Type
Internal restructuring
Country
Spain
Region
Location of affected unit(s)
Zaragoza (Aragón), Santander (Cantabria), Alcalá de Henares y Madrid (Community of Madrid)
Sector
Manufacturing
(26 - 27) Manufacture of electrical, electronic and optical products
27.5 - Manufacture of domestic appliances
27.51 - Manufacture of electric domestic appliances

66 jobs
Number of planned job losses
Job loss
Announcement Date
25 November 2025
Employment effect (start)
26 February 2026
Foreseen end date

Description

Teka, the historic Spanish home appliance manufacturer now owned by China’s Midea Group, has announced an Employment Redundancy File (ERE) that could affect 574 employees across several of its sites in Spain. According to Unions, which have strongly condemned the move, the layoffs will impact 222 workers in Zaragoza, 191 in Santander, 58 in Alcalá de Henares, and 103 across commercial offices in Madrid and other regions.

The company attributes the measure to “productive and organisational causes,” though full details will be provided once the workers’ representative committee is formally constituted and receives the explanatory report and technical documentation.

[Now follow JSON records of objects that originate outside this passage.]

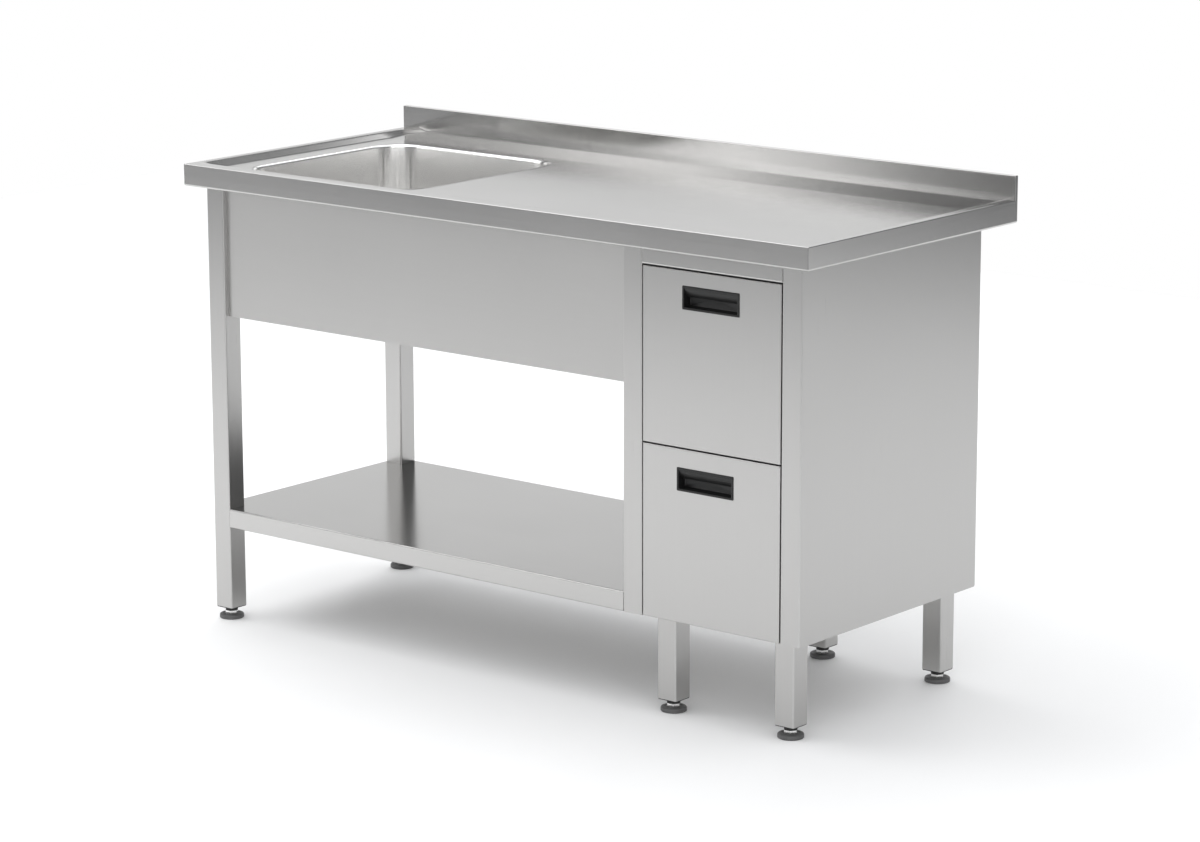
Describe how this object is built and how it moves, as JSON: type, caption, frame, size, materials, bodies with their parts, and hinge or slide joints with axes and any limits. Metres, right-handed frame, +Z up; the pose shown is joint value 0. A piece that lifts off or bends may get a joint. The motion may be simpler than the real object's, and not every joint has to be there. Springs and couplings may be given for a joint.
{
  "type": "stainless work table",
  "caption": "Stainless work table with a recessed top and rear upstand, a sink bowl, a lower shelf, a cabinet of sliding drawers and screw-in levelling feet.",
  "frame": {"origin": "on the floor, under the middle of the bounding box", "axes": "+X along the length towards the drawer end, +Y to the rear where the upstand is, +Z up"},
  "size_m": [1.4, 0.6, 0.892],
  "materials": {
    "worktop_steel": "AISI 304 sheet, fine satin grain along the length",
    "panel_steel": "stainless sheet, satin",
    "front_steel": "stainless sheet, satin, vertical grain",
    "tube_steel": "welded square tube, ground along its length",
    "bowl_steel": "deep-drawn and polished",
    "strainer_steel": "polished",
    "stud_steel": "turned, zinc plated",
    "slide_steel": "rolled, bright zinc plated",
    "pull_plastic": "black moulded plastic, fine texture",
    "plug_plastic": "black moulded plastic",
    "foot_plastic": "dark grey moulded plastic",
    "tail_plastic": "white moulded plastic",
    "gasket_rubber": "matt"
  },
  "bodies": {
    "table": {"cabinet_back": "panel_steel", "cabinet_bottom": "panel_steel", "cabinet_rear_rail": "panel_steel", "cabinet_side_left": "panel_steel", "cabinet_side_right": "panel_steel", "cabinet_top_rail": "panel_steel", "drain_gasket": "gasket_rubber", "drain_screw": "stud_steel", "drain_strainer": "strainer_steel", "drain_tail": "tail_plastic", "front_apron": "panel_steel", "left_apron": "panel_steel", "leg_cabinet_front_left": "tube_steel", "leg_cabinet_front_right": "tube_steel", "leg_cabinet_rear_left": "tube_steel", "leg_cabinet_rear_right": "tube_steel", "leg_front_left": "tube_steel", "leg_plugs": "plug_plastic", "leg_rear_left": "tube_steel", "lower_shelf": "worktop_steel", "lower_slide_outer_left": "slide_steel", "lower_slide_outer_right": "slide_steel", "rear_rail": "tube_steel", "shelf_stiffener": "panel_steel", "sink_bowl": "bowl_steel", "slide_brackets": "panel_steel", "upper_slide_outer_left": "slide_steel", "upper_slide_outer_right": "slide_steel", "worktop": "worktop_steel", "worktop_stiffener_front": "panel_steel", "worktop_stiffener_rear": "panel_steel"},
    "upper_drawer": {"upper_drawer_box": "panel_steel", "upper_drawer_front": "front_steel", "upper_drawer_pull": "pull_plastic", "upper_slide_inner_left": "slide_steel", "upper_slide_inner_right": "slide_steel"},
    "upper_slide_middle": {"upper_slide_middle_left": "slide_steel", "upper_slide_middle_right": "slide_steel"},
    "lower_drawer": {"lower_drawer_box": "panel_steel", "lower_drawer_front": "front_steel", "lower_drawer_pull": "pull_plastic", "lower_slide_inner_left": "slide_steel", "lower_slide_inner_right": "slide_steel"},
    "lower_slide_middle": {"lower_slide_middle_left": "slide_steel", "lower_slide_middle_right": "slide_steel"},
    "foot_front_left": {"foot_pad_front_left": "foot_plastic", "foot_stud_front_left": "stud_steel"},
    "foot_rear_left": {"foot_pad_rear_left": "foot_plastic", "foot_stud_rear_left": "stud_steel"},
    "foot_cabinet_front_left": {"foot_pad_cabinet_front_left": "foot_plastic", "foot_stud_cabinet_front_left": "stud_steel"},
    "foot_cabinet_front_right": {"foot_pad_cabinet_front_right": "foot_plastic", "foot_stud_cabinet_front_right": "stud_steel"},
    "foot_cabinet_rear_left": {"foot_pad_cabinet_rear_left": "foot_plastic", "foot_stud_cabinet_rear_left": "stud_steel"},
    "foot_cabinet_rear_right": {"foot_pad_cabinet_rear_right": "foot_plastic", "foot_stud_cabinet_rear_right": "stud_steel"}
  },
  "joints": [
    {"name": "upper_drawer_slide", "type": "slide", "parent": "table", "child": "upper_drawer", "axis": [0, -1, 0], "range_m": [0, 0.45]},
    {"name": "upper_middle_slide", "type": "slide", "parent": "table", "child": "upper_slide_middle", "axis": [0, -1, 0], "range_m": [0, 0.225]},
    {"name": "lower_drawer_slide", "type": "slide", "parent": "table", "child": "lower_drawer", "axis": [0, -1, 0], "range_m": [0, 0.45]},
    {"name": "lower_middle_slide", "type": "slide", "parent": "table", "child": "lower_slide_middle", "axis": [0, -1, 0], "range_m": [0, 0.225]},
    {"name": "foot_front_left_screw", "type": "slide", "parent": "table", "child": "foot_front_left", "axis": [0, 0, -1], "range_m": [0, 0.025]},
    {"name": "foot_rear_left_screw", "type": "slide", "parent": "table", "child": "foot_rear_left", "axis": [0, 0, -1], "range_m": [0, 0.025]},
    {"name": "foot_cabinet_front_left_screw", "type": "slide", "parent": "table", "child": "foot_cabinet_front_left", "axis": [0, 0, -1], "range_m": [0, 0.025]},
    {"name": "foot_cabinet_front_right_screw", "type": "slide", "parent": "table", "child": "foot_cabinet_front_right", "axis": [0, 0, -1], "range_m": [0, 0.025]},
    {"name": "foot_cabinet_rear_left_screw", "type": "slide", "parent": "table", "child": "foot_cabinet_rear_left", "axis": [0, 0, -1], "range_m": [0, 0.025]},
    {"name": "foot_cabinet_rear_right_screw", "type": "slide", "parent": "table", "child": "foot_cabinet_rear_right", "axis": [0, 0, -1], "range_m": [0, 0.025]}
  ],
  "couplings": [
    {"joint": "upper_middle_slide", "follows": "upper_drawer_slide", "ratio": 0.5},
    {"joint": "lower_middle_slide", "follows": "lower_drawer_slide", "ratio": 0.5}
  ]
}
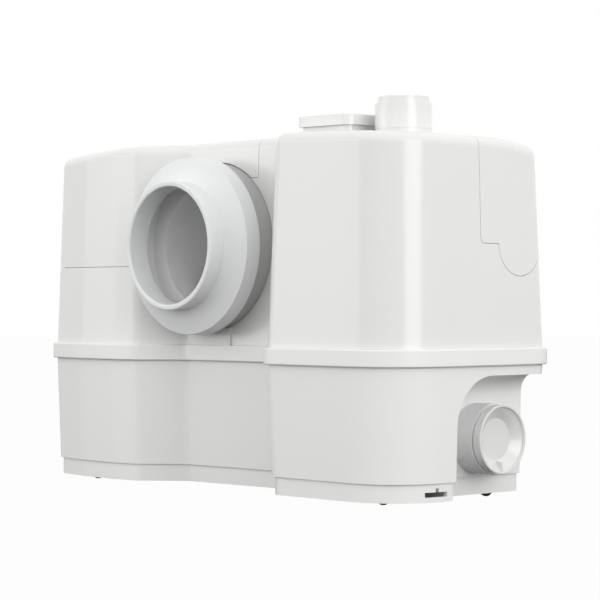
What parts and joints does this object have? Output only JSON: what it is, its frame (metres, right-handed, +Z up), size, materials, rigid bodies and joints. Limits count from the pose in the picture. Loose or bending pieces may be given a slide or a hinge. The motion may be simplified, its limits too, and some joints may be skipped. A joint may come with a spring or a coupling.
{
  "type": "macerator toilet pump",
  "caption": "Box-shaped macerator pump unit for behind a toilet, with a rubber pan collar, capped side inlet, discharge stub, filter vent and lift-off service cover",
  "frame": {"origin": "centre of the bounding box in plan, at floor level under the rubber feet", "axes": "+Z up, +X along the body towards the block with the discharge stub and side inlet, -Y towards the toilet pan"},
  "size_m": [0.4144, 0.1714, 0.2855],
  "materials": {
    "casing_white": "moulded gloss white",
    "tank_white": "moulded gloss white",
    "collar_rubber": "matt white rubber",
    "grey_plastic": "moulded grey",
    "dark_plastic": "moulded dark grey",
    "seal_rubber": "black rubber",
    "steel": "stainless steel",
    "laminated_steel": "varnished steel sheets",
    "copper_winding": "enamelled wire",
    "cast_alloy": "cast alloy",
    "board_green": "laminate",
    "filter_black": "granules in a grey frame"
  },
  "bodies": {
    "base": {"tank": "tank_white", "tank_seal": "seal_rubber", "tank_lid": "tank_white", "lid_screws": "steel", "rubber_feet": "seal_rubber", "upper_housing": "casing_white", "wc_collar": "collar_rubber", "wc_elbow": "grey_plastic", "elbow_seal": "seal_rubber", "side_inlet_sleeve": "collar_rubber", "flap_pins": "steel", "motor_flange": "cast_alloy", "motor_screws": "steel", "motor_can": "laminated_steel", "motor_end_cap": "cast_alloy", "stator_core": "laminated_steel", "stator_windings": "copper_winding", "motor_bearings": "steel", "shaft_seal": "seal_rubber", "pump_column": "grey_plastic", "pump_casing": "grey_plastic", "cutter_ring": "steel", "pressure_pipe": "grey_plastic", "pipe_hose": "seal_rubber", "hose_clamps": "steel", "check_valve_body": "grey_plastic", "discharge_connector": "casing_white", "vent_neck": "casing_white", "carbon_filter": "filter_black", "pressure_bell": "grey_plastic", "level_switch": "dark_plastic", "control_box": "dark_plastic", "control_box_lid": "dark_plastic", "circuit_board": "board_green", "capacitor": "grey_plastic", "cable_gland": "dark_plastic"},
    "cover": {"service_cover": "casing_white"},
    "rotor": {"motor_shaft": "steel", "rotor_core": "laminated_steel", "impeller": "dark_plastic", "cutter_head": "steel", "cutter_nut": "steel"},
    "delivery_flap": {"valve_flap": "seal_rubber"},
    "inlet_flap": {"side_inlet_flap": "seal_rubber"},
    "stopper": {"side_inlet_stopper": "casing_white"},
    "vent_cap": {"vent_cap": "casing_white"},
    "plunger": {"switch_plunger": "collar_rubber"}
  },
  "joints": [
    {"name": "cover_lift", "type": "slide", "parent": "base", "child": "cover", "axis": [0, 0, 1], "range_m": [0, 0.11]},
    {"name": "rotor_spin", "type": "hinge", "parent": "base", "child": "rotor", "pos_m": [-0.144, -0.008, 0.1], "axis": [0, 0, 1], "continuous": true},
    {"name": "delivery_flap_swing", "type": "hinge", "parent": "base", "child": "delivery_flap", "pos_m": [0.136, -0.021, 0.166], "axis": [0, -1, 0], "range_deg": [0, 60]},
    {"name": "inlet_flap_swing", "type": "hinge", "parent": "base", "child": "inlet_flap", "pos_m": [0.1565, 0.03, 0.066], "axis": [0, 1, 0], "range_deg": [0, 50]},
    {"name": "stopper_pull", "type": "slide", "parent": "base", "child": "stopper", "axis": [1, 0, 0], "range_m": [0, 0.04]},
    {"name": "vent_cap_pull", "type": "slide", "parent": "base", "child": "vent_cap", "axis": [0, 0, 1], "range_m": [0, 0.03]},
    {"name": "plunger_press", "type": "slide", "parent": "base", "child": "plunger", "axis": [0, 0, -1], "range_m": [0, 0.0012], "stiffness_N_per_m": 300}
  ]
}
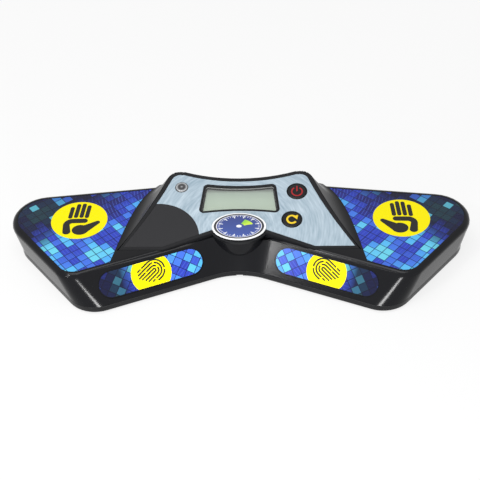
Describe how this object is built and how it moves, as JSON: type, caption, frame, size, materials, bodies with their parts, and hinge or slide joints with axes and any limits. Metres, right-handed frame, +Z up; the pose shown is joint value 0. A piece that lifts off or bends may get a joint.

Unions have rejected the decision as “disproportionate” and inconsistent with Teka’s actual financial position, arguing that the dismissals would only worsen job insecurity in the sector. Unions have urged Teka’s management to explore alternatives that safeguard employment and have called on both regional and national governments to intervene in defence of the workforce and the long-term viability of Teka’s Spanish operations.

Updated, 8 January 2026

Teka has started negotiations with trade unions over a proposed Employment Redundancy File (ERE) that would affect 99 employees across its Spanish operations. The measure would impact approximately 17% of Teka’s 574 workforce in Spain. According to the company’s proposal, the layoffs would be distributed as follows, namely, 47 in Santander, 26 in Zaragoza, 22 in Alcalá de Henares, and 4 from central offices and regional branches. The company cites organisational and production-related causes as the basis for its decision. Unions are expected to demand transparency on the justification for the layoffs and to push for alternative measures to minimise job losses.

Updated, 12 February 2026:

The workforce of Teka has approved the pre-agreement reached on its restructuring plan (ERE), endorsing measures that significantly reduce the impact of the restructuring. Following a month of negotiations, the number of planned dismissals has been cut from 99 to 66, representing a 33% reduction. The agreement, backed by 60.9% of employees in Santander, Zaragoza, Alcalá de Henares and central offices, prioritises voluntary departures to minimise compulsory and traumatic exits. Under the terms agreed, Teka will open a voluntary exit process combined with internal mobility measures and will provide an external outplacement service to support affected workers in finding new employment. Employees aged 59 and over will have access to a bridging income plan until early retirement, while those dismissed will receive 40 days’ pay per year worked, capped at 30 monthly payments, with additional flat-rate supplements. The company will also pay Social Security special contributions for workers aged between 55 and 63 and commit to applying the same terms for any future objective dismissals within the next three years.